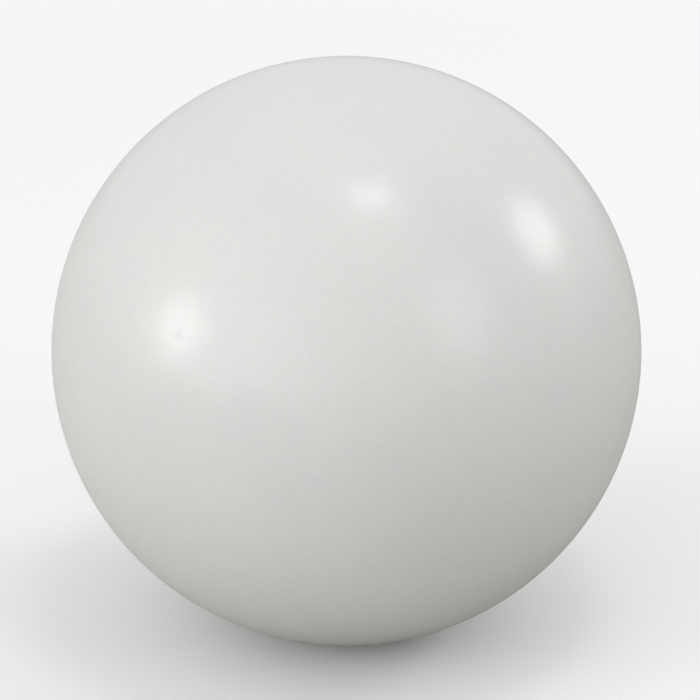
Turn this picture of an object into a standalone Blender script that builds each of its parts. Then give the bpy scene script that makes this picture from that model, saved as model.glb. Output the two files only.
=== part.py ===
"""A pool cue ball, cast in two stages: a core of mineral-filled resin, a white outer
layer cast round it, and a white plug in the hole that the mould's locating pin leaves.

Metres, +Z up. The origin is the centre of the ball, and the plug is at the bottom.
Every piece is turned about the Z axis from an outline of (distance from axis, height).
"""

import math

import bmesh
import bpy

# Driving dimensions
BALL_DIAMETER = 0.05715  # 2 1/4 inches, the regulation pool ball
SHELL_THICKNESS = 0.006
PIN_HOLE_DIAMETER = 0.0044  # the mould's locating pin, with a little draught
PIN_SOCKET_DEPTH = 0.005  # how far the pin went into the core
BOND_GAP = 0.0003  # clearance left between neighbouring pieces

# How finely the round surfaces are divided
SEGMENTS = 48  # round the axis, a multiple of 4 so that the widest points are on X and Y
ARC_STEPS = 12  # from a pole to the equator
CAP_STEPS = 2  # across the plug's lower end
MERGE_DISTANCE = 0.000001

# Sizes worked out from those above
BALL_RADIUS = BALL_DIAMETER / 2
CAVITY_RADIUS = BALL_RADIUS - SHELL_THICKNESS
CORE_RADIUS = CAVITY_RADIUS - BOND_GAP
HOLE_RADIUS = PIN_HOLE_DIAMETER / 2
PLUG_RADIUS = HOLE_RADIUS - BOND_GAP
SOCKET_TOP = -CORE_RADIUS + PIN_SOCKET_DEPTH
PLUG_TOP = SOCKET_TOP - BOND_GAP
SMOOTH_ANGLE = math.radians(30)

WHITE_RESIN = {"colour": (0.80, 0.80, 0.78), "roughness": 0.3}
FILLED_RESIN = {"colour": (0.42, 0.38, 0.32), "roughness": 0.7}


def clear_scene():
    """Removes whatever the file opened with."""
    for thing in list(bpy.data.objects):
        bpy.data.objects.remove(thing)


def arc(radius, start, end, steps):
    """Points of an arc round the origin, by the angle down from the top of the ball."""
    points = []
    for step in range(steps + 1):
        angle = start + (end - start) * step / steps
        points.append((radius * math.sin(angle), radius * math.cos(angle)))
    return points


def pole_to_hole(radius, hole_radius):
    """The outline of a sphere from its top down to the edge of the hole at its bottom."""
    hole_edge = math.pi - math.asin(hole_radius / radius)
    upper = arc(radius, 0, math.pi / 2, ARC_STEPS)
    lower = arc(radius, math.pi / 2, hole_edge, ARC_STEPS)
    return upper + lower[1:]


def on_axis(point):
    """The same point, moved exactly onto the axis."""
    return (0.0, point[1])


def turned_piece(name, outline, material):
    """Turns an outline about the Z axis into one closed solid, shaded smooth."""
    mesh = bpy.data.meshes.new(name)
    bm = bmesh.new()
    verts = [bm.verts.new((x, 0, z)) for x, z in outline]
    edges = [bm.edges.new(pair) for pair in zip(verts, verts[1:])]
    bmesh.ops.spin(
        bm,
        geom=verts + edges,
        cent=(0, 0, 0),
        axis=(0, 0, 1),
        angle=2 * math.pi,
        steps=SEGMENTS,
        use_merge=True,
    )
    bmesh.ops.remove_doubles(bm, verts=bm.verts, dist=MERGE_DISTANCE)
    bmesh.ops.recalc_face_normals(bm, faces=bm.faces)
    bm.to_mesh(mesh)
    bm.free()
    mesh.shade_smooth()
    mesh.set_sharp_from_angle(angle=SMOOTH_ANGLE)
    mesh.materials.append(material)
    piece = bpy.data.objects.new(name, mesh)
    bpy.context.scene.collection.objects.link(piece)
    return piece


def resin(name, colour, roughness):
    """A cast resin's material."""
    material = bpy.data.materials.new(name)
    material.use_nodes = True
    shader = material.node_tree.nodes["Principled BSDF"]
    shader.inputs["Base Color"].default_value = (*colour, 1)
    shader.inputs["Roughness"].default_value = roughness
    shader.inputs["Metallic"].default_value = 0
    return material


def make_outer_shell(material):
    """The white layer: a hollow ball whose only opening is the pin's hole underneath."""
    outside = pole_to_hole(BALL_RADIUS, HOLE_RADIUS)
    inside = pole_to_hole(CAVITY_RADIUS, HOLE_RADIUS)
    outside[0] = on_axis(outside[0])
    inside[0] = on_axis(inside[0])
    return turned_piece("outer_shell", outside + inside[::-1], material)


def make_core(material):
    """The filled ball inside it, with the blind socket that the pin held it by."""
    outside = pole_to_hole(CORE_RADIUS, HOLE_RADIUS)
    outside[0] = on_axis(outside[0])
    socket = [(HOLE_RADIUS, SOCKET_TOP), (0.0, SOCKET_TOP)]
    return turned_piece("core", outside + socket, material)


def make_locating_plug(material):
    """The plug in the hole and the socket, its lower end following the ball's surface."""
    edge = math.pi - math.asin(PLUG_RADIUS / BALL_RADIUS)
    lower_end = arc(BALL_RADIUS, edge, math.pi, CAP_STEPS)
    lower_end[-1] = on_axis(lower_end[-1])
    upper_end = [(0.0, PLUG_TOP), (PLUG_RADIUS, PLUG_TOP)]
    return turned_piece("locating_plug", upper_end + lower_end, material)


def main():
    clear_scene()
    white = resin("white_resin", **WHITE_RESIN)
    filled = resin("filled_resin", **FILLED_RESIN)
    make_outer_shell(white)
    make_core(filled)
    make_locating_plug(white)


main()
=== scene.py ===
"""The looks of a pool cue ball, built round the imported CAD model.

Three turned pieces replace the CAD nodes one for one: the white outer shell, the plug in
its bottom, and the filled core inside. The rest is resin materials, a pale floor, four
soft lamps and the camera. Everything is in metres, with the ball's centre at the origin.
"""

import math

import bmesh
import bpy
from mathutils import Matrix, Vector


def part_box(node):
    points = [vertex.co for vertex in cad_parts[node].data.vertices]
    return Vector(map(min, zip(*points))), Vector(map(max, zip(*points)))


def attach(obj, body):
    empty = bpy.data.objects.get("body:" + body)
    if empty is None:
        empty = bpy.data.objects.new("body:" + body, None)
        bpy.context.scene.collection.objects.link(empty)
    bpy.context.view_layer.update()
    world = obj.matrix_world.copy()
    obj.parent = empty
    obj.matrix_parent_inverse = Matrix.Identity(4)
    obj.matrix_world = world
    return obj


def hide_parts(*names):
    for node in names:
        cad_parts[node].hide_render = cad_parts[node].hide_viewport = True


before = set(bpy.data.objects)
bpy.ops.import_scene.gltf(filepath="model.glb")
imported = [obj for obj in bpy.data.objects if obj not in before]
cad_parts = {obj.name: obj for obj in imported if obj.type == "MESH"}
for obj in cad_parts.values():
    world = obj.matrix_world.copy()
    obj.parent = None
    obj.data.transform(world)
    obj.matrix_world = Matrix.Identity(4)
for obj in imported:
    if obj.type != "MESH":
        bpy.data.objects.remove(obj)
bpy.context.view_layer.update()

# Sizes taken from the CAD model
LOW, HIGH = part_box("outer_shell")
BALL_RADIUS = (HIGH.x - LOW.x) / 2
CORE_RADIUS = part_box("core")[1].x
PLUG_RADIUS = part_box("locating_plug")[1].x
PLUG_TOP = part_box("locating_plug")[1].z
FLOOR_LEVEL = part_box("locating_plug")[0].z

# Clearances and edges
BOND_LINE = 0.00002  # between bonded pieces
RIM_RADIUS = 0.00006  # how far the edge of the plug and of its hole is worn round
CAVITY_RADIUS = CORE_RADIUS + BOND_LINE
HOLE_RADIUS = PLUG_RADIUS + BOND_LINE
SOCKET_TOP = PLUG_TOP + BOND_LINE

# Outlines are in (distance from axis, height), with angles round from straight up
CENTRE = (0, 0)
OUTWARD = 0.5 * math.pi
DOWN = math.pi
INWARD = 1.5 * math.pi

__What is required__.
Write the lines again exactly, beginning at the line that has "lower_end[-1] = on_axis(lower_end[-1])" and stopping after the line that has "zip(*points))), Vector(map(max, zip(*points)))"; include no other lines.

__Solution__.
    lower_end[-1] = on_axis(lower_end[-1])
    upper_end = [(0.0, PLUG_TOP), (PLUG_RADIUS, PLUG_TOP)]
    return turned_piece("locating_plug", upper_end + lower_end, material)


def main():
    clear_scene()
    white = resin("white_resin", **WHITE_RESIN)
    filled = resin("filled_resin", **FILLED_RESIN)
    make_outer_shell(white)
    make_core(filled)
    make_locating_plug(white)


main()
=== scene.py ===
"""The looks of a pool cue ball, built round the imported CAD model.

Three turned pieces replace the CAD nodes one for one: the white outer shell, the plug in
its bottom, and the filled core inside. The rest is resin materials, a pale floor, four
soft lamps and the camera. Everything is in metres, with the ball's centre at the origin.
"""

import math

import bmesh
import bpy
from mathutils import Matrix, Vector


def part_box(node):
    points = [vertex.co for vertex in cad_parts[node].data.vertices]
    return Vector(map(min, zip(*points))), Vector(map(max, zip(*points)))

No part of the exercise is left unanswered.